No exceptions were saved to the instructions given to the jury, and the assignment of error relating to that feature of the trial cannot be considered. (Railroad Co. v. Werner, decided at the present term, ante, page 190, 78 Pac. 410.) Other matters urged as grounds for a new trial were not called to the attention of the court in the motion for a new trial, and hence are not available to the defendant in this appeal.
The state insists that the bill of exceptions was allowed and signed beyond the time limited for that purpose, and, hence, that all assignments of error depending upon it are not reviewable. The journal entry reads as follows:
“Upon the application of the defendant, it was ordered by the judge of the court who tried this case that the above sentence be stayed until the 25th day*261 of June, 1904, until which time the defendant was given to make and file a bill of exceptions, the said order staying sentence being upon the condition of the defendant giving bond in the sum of $1200, conditioned for his appearance at this court on said day, which bond was duly given, approved by the court, and the defendant was discharged until the said date.”

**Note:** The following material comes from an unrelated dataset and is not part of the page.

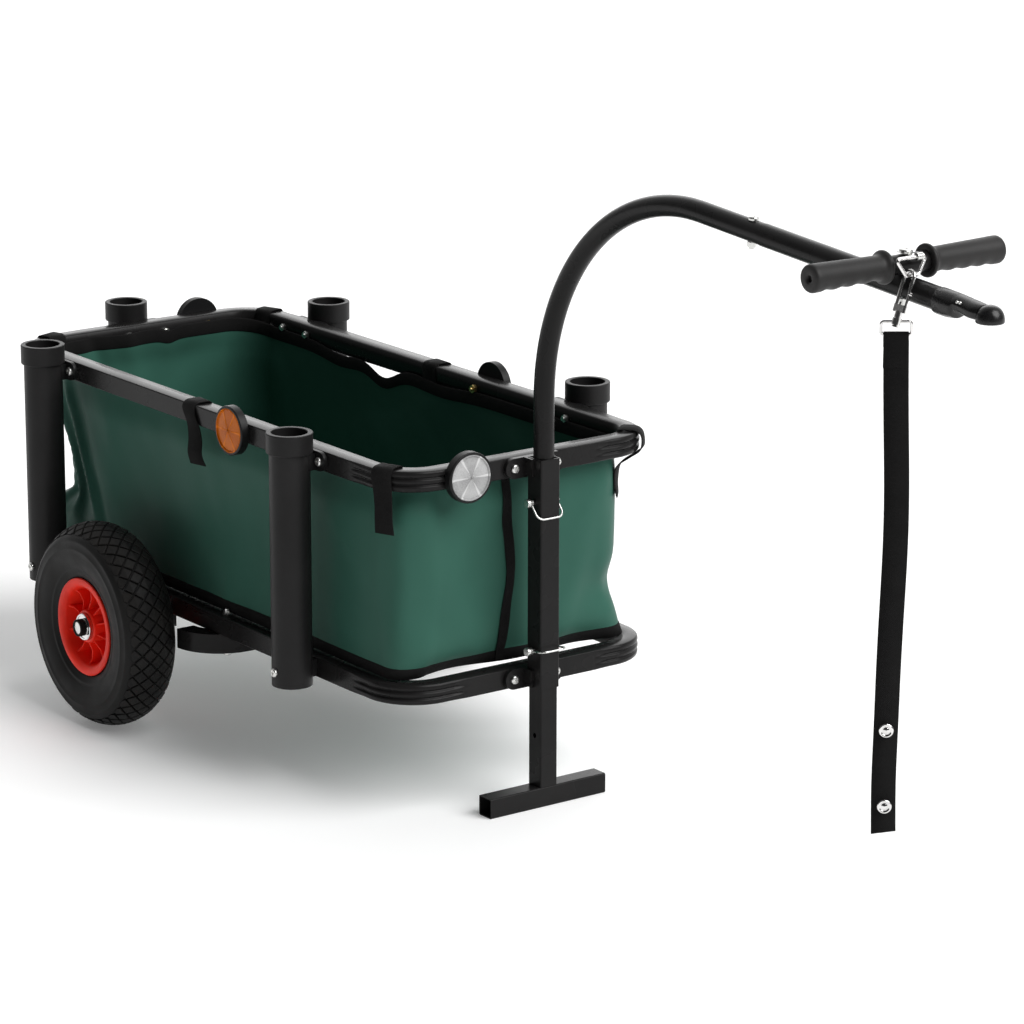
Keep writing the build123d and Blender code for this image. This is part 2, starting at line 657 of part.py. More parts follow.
def make_mast():
    foot = (COLUMN_X, 0, MAST_FOOT_Z)
    bend_start = (COLUMN_X, 0, BEND_START_Z)
    middle = radians(BEND_ANGLE / 2)
    bend_middle = (COLUMN_X + BEND_RADIUS * (1 - cos(middle)), 0, BEND_START_Z + BEND_RADIUS * sin(middle))
    bend_end = (BEND_END_X, 0, BEND_END_Z)
    seam_x, seam_z = drawbar_point(SEAM_RUN)
    path = Line(foot, bend_start) + ThreePointArc(bend_start, bend_middle, bend_end)
    path += Line(bend_end, (seam_x, 0, seam_z))
    section = Circle(MAST_RADIUS) - Circle(MAST_RADIUS - MAST_WALL)
    mast = sweep(Plane(origin=foot, z_dir=(0, 0, 1)) * section, path=path)
    mast -= pin_hole(UPPER_PIN_Z)
    mast -= DRAWBAR_FRAME * joint_drilling()
    save(mast, "mast")


def joint_drilling():
    return cylinder((SEAM_RUN - 20, 0, -30), (0, 0, 1), 3 + BOLT_CLEARANCE, 60)


def make_drawbar():
    end = SLEEVE_RUN[1] - 4
    spigot = MAST_RADIUS - MAST_WALL - 0.1
    bar = cylinder((SEAM_RUN, 0, 0), (1, 0, 0), DRAWBAR_RADIUS, end - SEAM_RUN)
    bar = chamfer(bar.edges().filter_by(GeomType.CIRCLE).sort_by(Axis.X)[0], 0.6)
    bar += cylinder((SEAM_RUN - SPIGOT_LENGTH, 0, 0), (1, 0, 0), spigot, SPIGOT_LENGTH + 1)
    bar -= cylinder((SEAM_RUN - SPIGOT_LENGTH, 0, 0), (1, 0, 0), spigot - 2, end - SEAM_RUN + SPIGOT_LENGTH)
    bar -= joint_drilling()
    bar -= cylinder((HANDLE_RUN, 0, -30), (0, 0, 1), 3 + BOLT_CLEARANCE, 60)
    save(DRAWBAR_FRAME * bar, "drawbar")
    bolt = screw((SEAM_RUN - 20, 0, MAST_RADIUS), (0, 0, 1), 3, 2 * MAST_RADIUS + 8, 6, 4)
    fixing = nut((SEAM_RUN - 20, 0, -MAST_RADIUS), (0, 0, -1), 3, 5.5, 5.5)
    save(DRAWBAR_FRAME * group([bolt, fixing]), "joint_bolt")


def make_coupler():
    low, high = SLEEVE_RUN
    sleeve = cylinder((low, 0, 0), (1, 0, 0), 14.6, high - low)
    sleeve = fillet(sleeve.edges().filter_by(GeomType.CIRCLE), 1.2)
    sleeve -= cylinder((low - 1, 0, 0), (1, 0, 0), DRAWBAR_RADIUS + 0.05, high - 4 - low + 1)
    neck_length = 40
    neck_plane = Plane(origin=(high - 1, 0, 2), z_dir=(1, 0, 0))
    start = neck_plane * RectangleRounded(19, 19, 5)
    end = neck_plane.offset(neck_length) * (Pos(4, 0) * RectangleRounded(12, 15, 4))
    neck = loft([start, end])
    body = DRAWBAR_FRAME * (sleeve + neck)
    centre = Vector(RING_FRONT + NOSE_REACH, 0, NOSE_BASE_Z)
    dome_space = cylinder(centre, (0, 0, 1), NOSE_RADIUS + 0.05, 40)
    save(body - dome_space, "coupler_body")
    save(Pos(*centre) * hitch_cup(), "coupler_cup")


def hitch_cup():
    """Round-nosed cup, open below, that drops over a tow ball."""
    height = 22
    dome = cylinder((0, 0, 0), (0, 0, 1), NOSE_RADIUS, height)
    dome = fillet(dome.edges().filter_by(GeomType.CIRCLE).sort_by(Axis.Z)[-1], 11)
    hollow = cylinder((0, 0, 0), (0, 0, 1), CUP_BORE, height - 5)
    return dome - fillet(hollow.edges().filter_by(GeomType.CIRCLE).sort_by(Axis.Z)[-1], 8)


# ---- handle -------------------------------------------------------------------------------
HANDLE_X, HANDLE_Z = drawbar_point(HANDLE_RUN, HANDLE_RISE)
EYE_X, EYE_Z = drawbar_point(HANDLE_RUN + EYE_FORWARD, HANDLE_RISE + EYE_RISE)


def bolt_drilling():
    return cylinder((HANDLE_RUN, 0, -30), (0, 0, 1), 3 + BOLT_CLEARANCE, 90)


def grip(side):
    """Moulded grip with an inner flange, finger waves underneath and a closed outer end."""
    low, high = GRIP_Y
    outward = (0, side, 0)
    bar = cylinder((0, side * low, 0), outward, GRIP_RADIUS, high - low)
    ends = bar.edges().filter_by(GeomType.CIRCLE).sort_by(Axis.Y)
    bar = fillet(ends[-1 if side > 0 else 0], 4)
    flange = cylinder((0, side * low, 0), outward, FLANGE_RADIUS, 5)
    bar += fillet(flange.edges().filter_by(GeomType.CIRCLE), 1.8)
    wave_radius = 15
    for index in range(4):
        y = side * (low + 22 + index * 21)
        bar -= cylinder((-30, y, -GRIP_RADIUS - wave_radius + 2.2), (1, 0, 0), wave_radius, 60)
    bar -= cylinder((0, side * low, 0), outward, HANDLE_RADIUS + 0.05, high - 4 - low)
    return Pos(HANDLE_X, 0, HANDLE_Z) * bar


def hanger():
    """Plate under the bolt's head whose curled front edge is the eye for the ring."""
    top = HANDLE_RISE + HANDLE_RADIUS
    eye_run = HANDLE_RUN + EYE_FORWARD
    eye_rise = HANDLE_RISE + EYE_RISE
    y_range = (-HANGER_WIDTH / 2, HANGER_WIDTH / 2)
    plate = block((HANDLE_RUN - 9, eye_run), y_range, (top, top + HANGER_THICKNESS))
    shell = WIRE + WIRE_FIT + HANGER_THICKNESS
    body = plate + cylinder((eye_run, -HANGER_WIDTH / 2, eye_rise), (0, 1, 0), shell, HANGER_WIDTH)
    body -= cylinder((eye_run, -HANGER_WIDTH / 2, eye_rise), (0, 1, 0), WIRE + WIRE_FIT, HANGER_WIDTH)
    return DRAWBAR_FRAME * (body - bolt_drilling())


def make_handle():
    end = GRIP_Y[1] - 4.2
    bar = tube((HANDLE_X, -end, HANDLE_Z), (0, 1, 0), HANDLE_RADIUS, HANDLE_RADIUS - 2, 2 * end)
    save(bar - DRAWBAR_FRAME * bolt_drilling(), "handlebar")
    for name, side in (("near", -1), ("far", 1)):
        save(grip(side), f"grip_{name}")
    save(hanger(), "ring_hanger")
    top = HANDLE_RISE + HANDLE_RADIUS + HANGER_THICKNESS
    bolt = screw((HANDLE_RUN, 0, top), (0, 0, 1), 3, top + DRAWBAR_RADIUS + 14, 7.5, 4)
    save(DRAWBAR_FRAME * bolt, "handle_bolt")
    wing_face = Plane.YZ * make_face(Polyline((3, -1), (17, -9), (17, -17), (9, -15), (3, -9), close=True))
    wing = extrude(wing_face, 1.2, both=True)
    body = cylinder((0, 0, 0), (0, 0, -1), 6, 9) + wing + mirror(wing, Plane.XZ)
    body -= cylinder((0, 0, 0), (0, 0, -1), 3 + BOLT_CLEARANCE, 20)
    save(DRAWBAR_FRAME * Pos(HANDLE_RUN, 0, -DRAWBAR_RADIUS) * Rot(0, 0, 35) * body, "wing_nut")


def make_delta_ring():
    """Triangular ring hanging from the hanger's eye, its blunt point down on the drawbar."""
    corners = ((-RING_HALF, 0), (RING_HALF, 0), (8, -RING_DROP), (-8, -RING_DROP))
    outline = make_face(Polyline(*corners, close=True))
    low = outline.vertices().sort_by(Axis.Y)
    outline = fillet(low[:2], 6)
    high = outline.vertices().sort_by(Axis.Y)
    outline = fillet(high[-2:], 2.8)
    path = (Plane.YZ * outline).wire()
    body = sweep(Plane(origin=path @ 0, z_dir=path % 0) * Circle(WIRE), path=path)
    save(Pos(EYE_X, RING_SHIFT, EYE_Z) * Rot(0, -RING_TILT, 0) * body, "delta_ring")


RING_LOW_X = EYE_X + RING_DROP * sin(radians(RING_TILT))
RING_LOW_Z = EYE_Z - RING_DROP * cos(radians(RING_TILT))
HOOK_FRAME = Pos(RING_LOW_X, HOOK_Y, RING_LOW_Z - HOOK_SAG) * Rot(-HOOK_LEAN, 0, 0)
SWIVEL_MID = (SWIVEL_Z[0] + SWIVEL_Z[1]) / 2
LOOP_X = RING_LOW_X
LOOP_Y = HOOK_Y + SWIVEL_MID * sin(radians(HOOK_LEAN))
LOOP_Z = RING_LOW_Z - HOOK_SAG + SWIVEL_MID * cos(radians(HOOK_LEAN))
LOOP_FRAME = Pos(LOOP_X, LOOP_Y, LOOP_Z) * Rot(0, 0, STRAP_HEADING)
STRAP_FRAME = LOOP_FRAME * Pos(0, 0, -LOOP_DROP)


def swivel_bore():
    return HOOK_FRAME * cylinder((0, 0, SWIVEL_Z[0] - 5), (0, 0, 1), 2.4 + WIRE_FIT, 20)


def make_hook():
    """Bolt snap: hooked wire on a yoke, a sliding gate and a swivel shank below."""
    bend = HOOK_BEND
    back = Line((-bend, 0, YOKE_Z[0] + 3), (-bend, 0, 0))
    path = back + ThreePointArc((-bend, 0, 0), (0, 0, bend), (bend, 0, 0))
    path += Line((bend, 0, 0), (bend, 0, -HOOK_NOSE))
    body = sweep(Plane(origin=back @ 0, z_dir=(0, 0, 1)) * Circle(HOOK_WIRE), path=path)
    yoke = block((-bend - 2.6, bend + 2.6), (-2.6, 2.6), YOKE_Z)
    body += fillet(yoke.edges().filter_by(Axis.Z), 2.4)
    body += cylinder((0, 0, SWIVEL_Z[1] + 0.3), (0, 0, 1), 4.2, YOKE_Z[0] - SWIVEL_Z[1] + 1)
    body += cylinder((0, 0, SWIVEL_Z[0] - 1), (0, 0, 1), 2.4, 10)
    body += cylinder((0, 0, SWIVEL_Z[0] - 0.3), (0, 0, -1), 3.8, 2.2)
    body -= cylinder((bend, 0, YOKE_Z[0] - 1), (0, 0, 1), GATE_WIRE + WIRE_FIT, YOKE_Z[1] - YOKE_Z[0] + 2)
    save(HOOK_FRAME * body, "hook_body")
    gate = cylinder((bend, 0, GATE_Z[0]), (0, 0, 1), GATE_WIRE, GATE_Z[1] - GATE_Z[0])
    gate += cylinder((bend, 0, GATE_KNOB_Z), (1, 0, 0), 1.6, 5.5)
    save(HOOK_FRAME * gate, "hook_gate")


def make_loop():
    """Rectangular wire loop on a swivel boss; the strap wraps round its lower bar."""
    outline = RectangleRounded(2 * LOOP_HALF, LOOP_DROP, 3)
    path = (Plane.XZ * Pos(0, -LOOP_DROP / 2) * outline).face().outer_wire()
    frame = sweep(Plane(origin=path @ 0, z_dir=path % 0) * Circle(LOOP_WIRE), path=path)
    boss = cylinder((0, 0, SWIVEL_Z[0]), (0, 0, 1), 5, SWIVEL_Z[1] - SWIVEL_Z[0])
    head_room = cylinder((0, 0, SWIVEL_Z[0]), (0, 0, -1), 4.2, 4)
    body = LOOP_FRAME * frame + HOOK_FRAME * boss
    save(body - swivel_bore() - HOOK_FRAME * head_room, "hook_loop")


def make_strap():
    """Flat webbing folded round the loop's bar, with two snap studs near its free end."""
    eye = LOOP_WIRE + WIRE_FIT
    outer = eye + STRAP_THICKNESS
    half = STRAP_THICKNESS / 2
    end = STRAP_END_Z - (LOOP_Z - LOOP_DROP)
    points = [(-outer, 0), (outer, 0), (2 * half, -14), (2 * half, -STRAP_FOLD), (half, -STRAP_FOLD)]
    points += [(half, end), (-half, end), (-half, -STRAP_FOLD), (-2 * half, -STRAP_FOLD), (-2 * half, -14)]
    profile = make_face(Polyline(*points, close=True)) + Circle(outer) - Circle(eye)
    strap = extrude(Plane.YZ * profile, STRAP_WIDTH / 2, both=True)
    studs = []
    for height in STUD_HEIGHTS:
        z = height - (LOOP_Z - LOOP_DROP)
        strap -= cylinder((0, -5, z), (0, 1, 0), 2.1, 10)
        stud = cylinder((0, -half - 3, z), (0, 1, 0), 8, 3) + cylinder((0, half, z), (0, 1, 0), 6, 1.5)
        studs.append(STRAP_FRAME * (stud + cylinder((0, -half - 1, z), (0, 1, 0), 2, 3)))
    save(STRAP_FRAME * strap, "strap")
    save(group(studs), "strap_studs")


os.makedirs("parts", exist_ok=True)
make_rings()
make_holders()
make_reflectors()
make_column()
make_stand()
make_pins()
make_wheel("near", -1)
make_wheel("far", 1)
make_axle()
make_guard()
make_bag()
make_ties()
make_mast()
make_drawbar()
make_coupler()
make_handle()
make_delta_ring()
make_hook()
make_loop()
make_strap()
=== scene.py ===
from math import cos, exp, hypot, pi, radians, sin

import bmesh
import bpy
from mathutils import Matrix, Vector, noise


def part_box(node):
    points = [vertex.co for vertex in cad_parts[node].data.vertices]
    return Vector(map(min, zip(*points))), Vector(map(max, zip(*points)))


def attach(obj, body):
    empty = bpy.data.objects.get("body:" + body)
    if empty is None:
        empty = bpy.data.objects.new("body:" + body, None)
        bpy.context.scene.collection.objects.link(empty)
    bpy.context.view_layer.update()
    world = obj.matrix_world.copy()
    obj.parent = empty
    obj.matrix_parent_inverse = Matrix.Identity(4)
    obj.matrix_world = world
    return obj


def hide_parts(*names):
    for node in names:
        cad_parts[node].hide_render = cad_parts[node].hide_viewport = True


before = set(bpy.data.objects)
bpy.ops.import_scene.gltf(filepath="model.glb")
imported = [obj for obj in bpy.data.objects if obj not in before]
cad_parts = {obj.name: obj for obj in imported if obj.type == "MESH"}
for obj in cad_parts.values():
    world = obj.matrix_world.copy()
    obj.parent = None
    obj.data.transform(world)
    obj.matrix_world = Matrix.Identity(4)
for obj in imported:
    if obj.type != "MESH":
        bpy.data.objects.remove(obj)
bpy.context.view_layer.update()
scene = bpy.context.scene
MM = 0.001

# The two rings of square tube, in the frame's metres: everything soft is worked out from them.
ring_low, ring_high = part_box("top_ring_front")
base_low, base_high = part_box("bottom_ring_front")
FRONT = ring_high[0]
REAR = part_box("top_ring_rear")[0][0]
SIDE = ring_high[1]
TOP = (ring_low[2], ring_high[2])
BASE = (base_low[2], base_high[2])
TUBE = TOP[1] - TOP[0]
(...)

The bill was settled and signed on June 25. A clear instance is here presented in which the strict legal and lexigraphic meaning of the word “until” may be controlled by the context. The condition of the defendant’s bond-was that he appear on June 25. He was evidently discharged to appear according to his bond, and execution was evidently stayed while he was at liberty under his bond, even though the expressions used were “ until” said day. The same period, however, was plainly allowed in which to make his bill of exceptions. (The State v. Bradbury, 67 Kan. 808, 74 Pac. 231; The State v. Dyck, 68 id. 558, 75 Pac. 488.)
No sufficient reason having been shown for a reversal of the judgment of the district court, it is affirmed.